Diamonds are recognized as being the hardest known substance on earth (10 on Mohs scale). A diamond can only be cut or polished by another diamond. Diamonds are resistant to heat and pressure, however an extremely hard blow to a diamond can cause it to be chipped. This is a very rare occurrence and only happens when a diamond is hit on a cleavage line within the crystal.

Once a diamond is cleaved from its original crystal and then cut the internal and external qualities and characteristics cannot change. A diamond can become dirty on its surface facets from activities such as swimming and cleaning; the qualities and characteristics of the diamond will be totally unaffected.

Anything that cuts grease will help remove the build-up of oil and dirt from a diamond. Commercially prepared jewelry cleaner is perfectly suited for this purpose as is dish detergent and a bit of ammonia. Other gems may require different cleaning procedures, especially opals, pearls, emeralds, turquoise, and other soft and porous stones. Ask your retail jeweler the best way to clean any stone in question.

A clarity-enhanced diamond is one with improved visual appeal achieved through a technique known as feather or fracture filling. This method introduces a glass material into the stone’s natural fractures or feathers making them less noticeable. While the treatment is stable for normal wear, it is not considered permanent. In most cases, should damage to the treatment occur, the diamond can be repaired and its enhancement restored.

Laser drilling is used to improve the appearance of diamonds with dark imperfections. The most common procedure uses a fine laser beam to tunnel into a diamond and burn the existing inclusion, which is further lightened with acid. As this process is stable, all labs will grade lasered drilled diamonds and indicate the process on their report.

Diamond certificates, or grading reports, are independent documents that provide extensive information about the quality of a diamond.

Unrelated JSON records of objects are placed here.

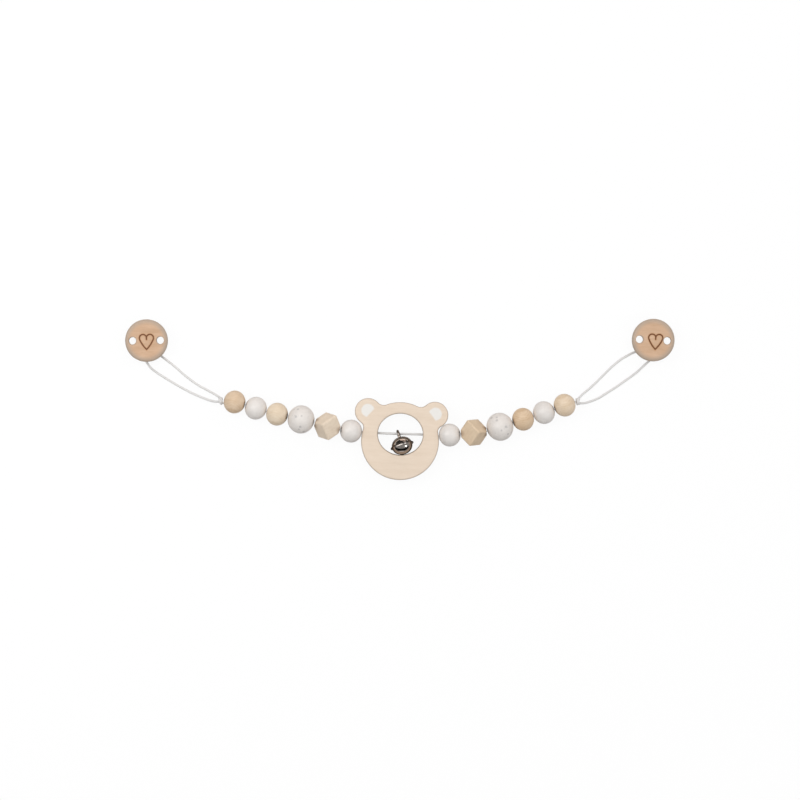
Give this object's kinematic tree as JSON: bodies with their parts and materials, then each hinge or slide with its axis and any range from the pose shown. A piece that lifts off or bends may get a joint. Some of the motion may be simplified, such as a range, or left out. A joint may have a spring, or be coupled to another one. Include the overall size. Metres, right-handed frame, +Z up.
{
  "type": "pram chain toy",
  "caption": "Wooden pram chain: a bear-shaped ring with a hanging bell at the middle of a cord of round, speckled and cube beads, and a round wooden clip on a cord loop at each end.",
  "frame": {"origin": "middle of the toy's outline in plan, on the flat surface that it lies on", "axes": "+X along the chain from the left clip to the right clip, +Y from the bear's chin towards the clips' jaws, +Z up, out of the wooden front faces"},
  "size_m": [0.486, 0.1425, 0.0262],
  "materials": {
    "maple": "pale bare wood, waxed",
    "beech": "warm bare wood, waxed",
    "white_paint": "wood under satin white paint",
    "speckled_paint": "wood under white paint with grey speckles",
    "cord": "smooth round polyester cord",
    "bell_metal": "dark polished nickel plate",
    "steel": "nickel-plated steel",
    "pad": "translucent white plastic"
  },
  "bodies": {
    "bear": {"bear_ring": "maple", "cord_center": "cord"},
    "bell": {"bell_upper_shell": "bell_metal", "bell_lower_shell": "bell_metal", "bell_loop": "bell_metal"},
    "pellet": {"bell_pellet": "steel"},
    "strand_left_1": {"cord_segment_left_1": "cord"},
    "bead_left_1": {"white_bead_left_inner": "white_paint"},
    "strand_left_2": {"cord_segment_left_2": "cord"},
    "bead_left_2": {"cube_bead_left": "beech"},
    "strand_left_3": {"cord_segment_left_3": "cord"},
    "bead_left_3": {"speckled_bead_left": "speckled_paint"},
    "strand_left_4": {"cord_segment_left_4": "cord"},
    "bead_left_4": {"wood_bead_left_inner": "beech"},
    "strand_left_5": {"cord_segment_left_5": "cord"},
    "bead_left_5": {"white_bead_left_outer": "white_paint"},
    "strand_left_6": {"cord_segment_left_6": "cord"},
    "bead_left_6": {"wood_bead_left_outer": "beech"},
    "knot_end_left": {"knot_left": "cord"},
    "clip_left": {"clip_loop_left": "cord", "clip_disc_left": "beech", "clip_plate_left": "steel", "clip_grip_left": "pad", "clip_pin_left": "steel", "clip_rivet_left_1": "steel", "clip_rivet_left_2": "steel"},
    "lever_left": {"clip_lever_left": "steel"},
    "strand_right_1": {"cord_segment_right_1": "cord"},
    "bead_right_1": {"white_bead_right_inner": "white_paint"},
    "strand_right_2": {"cord_segment_right_2": "cord"},
    "bead_right_2": {"cube_bead_right": "beech"},
    "strand_right_3": {"cord_segment_right_3": "cord"},
    "bead_right_3": {"speckled_bead_right": "speckled_paint"},
    "strand_right_4": {"cord_segment_right_4": "cord"},
    "bead_right_4": {"wood_bead_right_inner": "beech"},
    "strand_right_5": {"cord_segment_right_5": "cord"},
    "bead_right_5": {"white_bead_right_outer": "white_paint"},
    "strand_right_6": {"cord_segment_right_6": "cord"},
    "bead_right_6": {"wood_bead_right_outer": "beech"},
    "knot_end_right": {"knot_right": "cord"},
    "clip_right": {"clip_loop_right": "cord", "clip_disc_right": "beech", "clip_plate_right": "steel", "clip_grip_right": "pad", "clip_pin_right": "steel", "clip_rivet_right_1": "steel", "clip_rivet_right_2": "steel"},
    "lever_right": {"clip_lever_right": "steel"}
  },
  "joints": [
    {"name": "bell_swing", "type": "hinge", "parent": "bear", "child": "bell", "pos_m": [-0.00124, -0.03081, 0.0074], "axis": [0.9984, -0.0558, 0], "range_deg": [-120, 0]},
    {"name": "pellet_rattle", "type": "slide", "parent": "bell", "child": "pellet", "axis": [-0.0858, 0.2672, 0.9598], "range_m": [0, 0.0115]},
    {"name": "bend_left_1", "type": "hinge", "parent": "bear", "child": "strand_left_1", "pos_m": [-0.03372, -0.02899, 0.0074], "axis": [-0.0958, -0.9954, 0], "range_deg": [0, 30]},
    {"name": "spin_left_1", "type": "hinge", "parent": "strand_left_1", "child": "bead_left_1", "pos_m": [-0.04322, -0.02807, 0.01019], "axis": [-0.9554, 0.092, 0.2807], "continuous": true},
    {"name": "bend_left_2", "type": "hinge", "parent": "strand_left_1", "child": "strand_left_2", "pos_m": [-0.05278, -0.02715, 0.013], "axis": [0, 0, 1], "range_deg": [-6, 6]},
    {"name": "spin_left_2", "type": "hinge", "parent": "strand_left_2", "child": "bead_left_2", "pos_m": [-0.06411, -0.02369, 0.01319], "axis": [-0.9562, 0.2923, 0.0157], "continuous": true},
    {"name": "bend_left_3", "type": "hinge", "parent": "strand_left_2", "child": "strand_left_3", "pos_m": [-0.07544, -0.02023, 0.01337], "axis": [0, 0, 1], "range_deg": [-6.5, 6.5]},
    {"name": "spin_left_3", "type": "hinge", "parent": "strand_left_3", "child": "bead_left_3", "pos_m": [-0.08735, -0.0177, 0.01256], "axis": [-0.976, 0.2075, -0.0663], "continuous": true},
    {"name": "bend_left_4", "type": "hinge", "parent": "strand_left_3", "child": "strand_left_4", "pos_m": [-0.09911, -0.0152, 0.01176], "axis": [-0.2164, -0.9763, 0], "range_deg": [-10, 10]},
    {"name": "spin_left_4", "type": "hinge", "parent": "strand_left_4", "child": "bead_left_4", "pos_m": [-0.10865, -0.01308, 0.01053], "axis": [-0.9686, 0.2147, -0.1253], "continuous": true},
    {"name": "bend_left_5", "type": "hinge", "parent": "strand_left_4", "child": "strand_left_5", "pos_m": [-0.11819, -0.01097, 0.0093], "axis": [0, 0, 1], "range_deg": [-6, 6]},
    {"name": "spin_left_5", "type": "hinge", "parent": "strand_left_5", "child": "bead_left_5", "pos_m": [-0.12746, -0.00777, 0.01021], "axis": [-0.9415, 0.3242, 0.0924], "continuous": true},
    {"name": "bend_left_6", "type": "hinge", "parent": "strand_left_5", "child": "strand_left_6", "pos_m": [-0.13673, -0.00458, 0.01112], "axis": [-0.2334, -0.9724, 0], "range_deg": [-12, 5]},
    {"name": "spin_left_6", "type": "hinge", "parent": "strand_left_6", "child": "bead_left_6", "pos_m": [-0.14628, -0.00229, 0.01026], "axis": [-0.9687, 0.2326, -0.0872], "continuous": true},
    {"name": "loop_swing_left", "type": "hinge", "parent": "strand_left_6", "child": "knot_end_left", "pos_m": [-0.15809, 0.00055, 0.00919], "axis": [0, 0, 1], "range_deg": [-40, 40]},
    {"name": "clip_hang_left", "type": "hinge", "parent": "knot_end_left", "child": "clip_left", "pos_m": [-0.15809, 0.00055, 0.00919], "axis": [-0.6146, -0.7888, 0], "range_deg": [-45, 45]},
    {"name": "lever_open_left", "type": "hinge", "parent": "clip_left", "child": "lever_left", "pos_m": [-0.22439, 0.06325, 0.0025], "axis": [0.9998, 0.0175, 0], "range_deg": [0, 75]},
    {"name": "bend_right_1", "type": "hinge", "parent": "bear", "child": "strand_right_1", "pos_m": [0.03462, -0.03281, 0.0074], "axis": [-0.1305, 0.9914, 0], "range_deg": [0, 30]},
    {"name": "spin_right_1", "type": "hinge", "parent": "strand_right_1", "child": "bead_right_1", "pos_m": [0.04409, -0.03156, 0.01019], "axis": [0.9516, 0.1253, 0.2807], "continuous": true},
    {"name": "bend_right_2", "type": "hinge", "parent": "strand_right_1", "child": "strand_right_2", "pos_m": [0.05356, -0.03032, 0.01299], "axis": [0, 0, 1], "range_deg": [-6, 6]},
    {"name": "spin_right_2", "type": "hinge", "parent": "strand_right_2", "child": "bead_right_2", "pos_m": [0.06531, -0.02929, 0.01317], "axis": [0.9961, 0.0871, 0.0157], "continuous": true},
    {"name": "bend_right_3", "type": "hinge", "parent": "strand_right_2", "child": "strand_right_3", "pos_m": [0.07707, -0.02826, 0.01336], "axis": [0, 0, 1], "range_deg": [-6.5, 6.5]},
    {"name": "spin_right_3", "type": "hinge", "parent": "strand_right_3", "child": "bead_right_3", "pos_m": [0.08849, -0.02421, 0.01255], "axis": [0.9406, 0.3331, -0.0663], "continuous": true},
    {"name": "bend_right_4", "type": "hinge", "parent": "strand_right_3", "child": "strand_right_4", "pos_m": [0.09973, -0.02023, 0.01176], "axis": [-0.2756, 0.9613, 0], "range_deg": [-10, 10]},
    {"name": "spin_right_4", "type": "hinge", "parent": "strand_right_4", "child": "bead_right_4", "pos_m": [0.10903, -0.01757, 0.01054], "axis": [0.9537, 0.2735, -0.1253], "continuous": true},
    {"name": "bend_right_5", "type": "hinge", "parent": "strand_right_4", "child": "strand_right_5", "pos_m": [0.11833, -0.0149, 0.00931], "axis": [0, 0, 1], "range_deg": [-6, 6]},
    {"name": "spin_right_5", "type": "hinge", "parent": "strand_right_5", "child": "bead_right_5", "pos_m": [0.12748, -0.01166, 0.01022], "axis": [0.9386, 0.3324, 0.0924], "continuous": true},
    {"name": "bend_right_6", "type": "hinge", "parent": "strand_right_5", "child": "strand_right_6", "pos_m": [0.13663, -0.00842, 0.01112], "axis": [-0.342, 0.9397, 0], "range_deg": [-12, 5]},
    {"name": "spin_right_6", "type": "hinge", "parent": "strand_right_6", "child": "bead_right_6", "pos_m": [0.14576, -0.0051, 0.01027], "axis": [0.9361, 0.3407, -0.0872], "continuous": true},
    {"name": "loop_swing_right", "type": "hinge", "parent": "strand_right_6", "child": "knot_end_right", "pos_m": [0.15699, -0.00101, 0.00922], "axis": [0, 0, 1], "range_deg": [-40, 40]},
    {"name": "clip_hang_right", "type": "hinge", "parent": "knot_end_right", "child": "clip_right", "pos_m": [0.15699, -0.00101, 0.00922], "axis": [-0.6228, 0.7823, 0], "range_deg": [-45, 45]},
    {"name": "lever_open_right", "type": "hinge", "parent": "clip_right", "child": "lever_right", "pos_m": [0.22478, 0.06368, 0.0025], "axis": [0.9986, -0.0523, 0], "range_deg": [0, 75]}
  ]
}
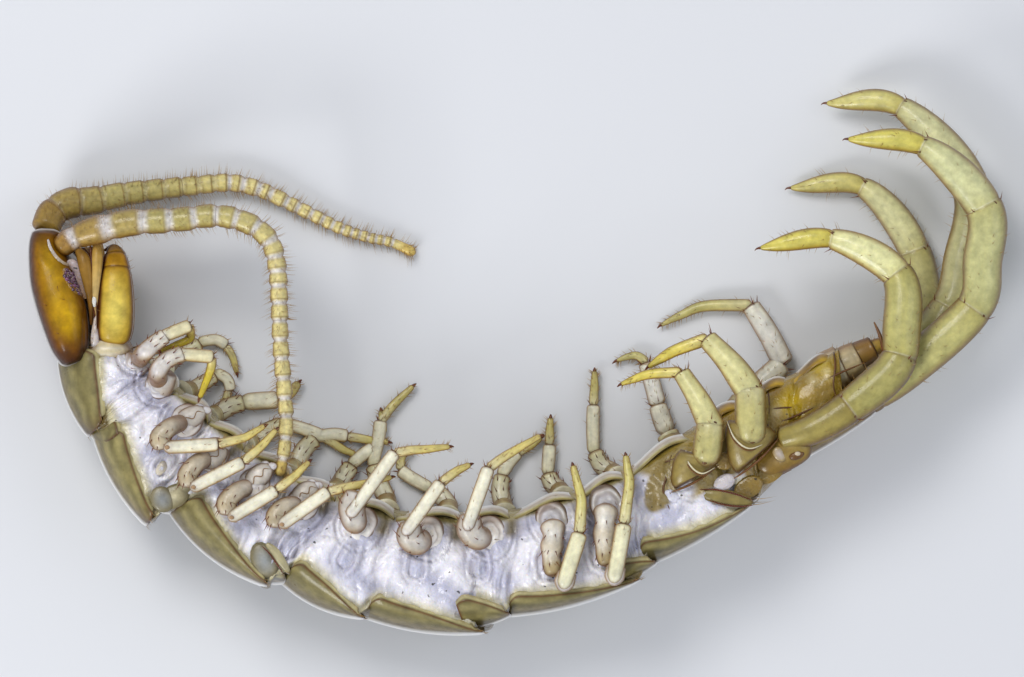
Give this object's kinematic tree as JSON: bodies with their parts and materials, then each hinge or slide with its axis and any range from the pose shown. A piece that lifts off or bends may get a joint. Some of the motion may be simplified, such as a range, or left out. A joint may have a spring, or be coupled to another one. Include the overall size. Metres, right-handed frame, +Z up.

Along with carat weight, measurements, clarity grade, and color grade, some certificates contain detailed information about cut quality.

For reasons not entirely understood, certain diamonds emit a subtle blue glow when exposed to ultraviolet rays. This interesting phenomenon is called fluorescence. Many light sources including the sun, fluorescent office lights, and “black” lights emit ultraviolet rays. In normal lighting conditions, fluorescence cannot be seen.

Diamonds graded as SI-3 (‘slightly included”) contain clarity characteristics that are very easy to see under 10X magnification. The SI-3 category lies between the SI-2 and the I-1 grade.

SI-3 was introduced to the diamond trade in 1992 to better serve the changing needs of the marketplace. The following year the Rapaport Diamond Report created an SI-3 price column, and the grade has gained wider acceptance over the past decade.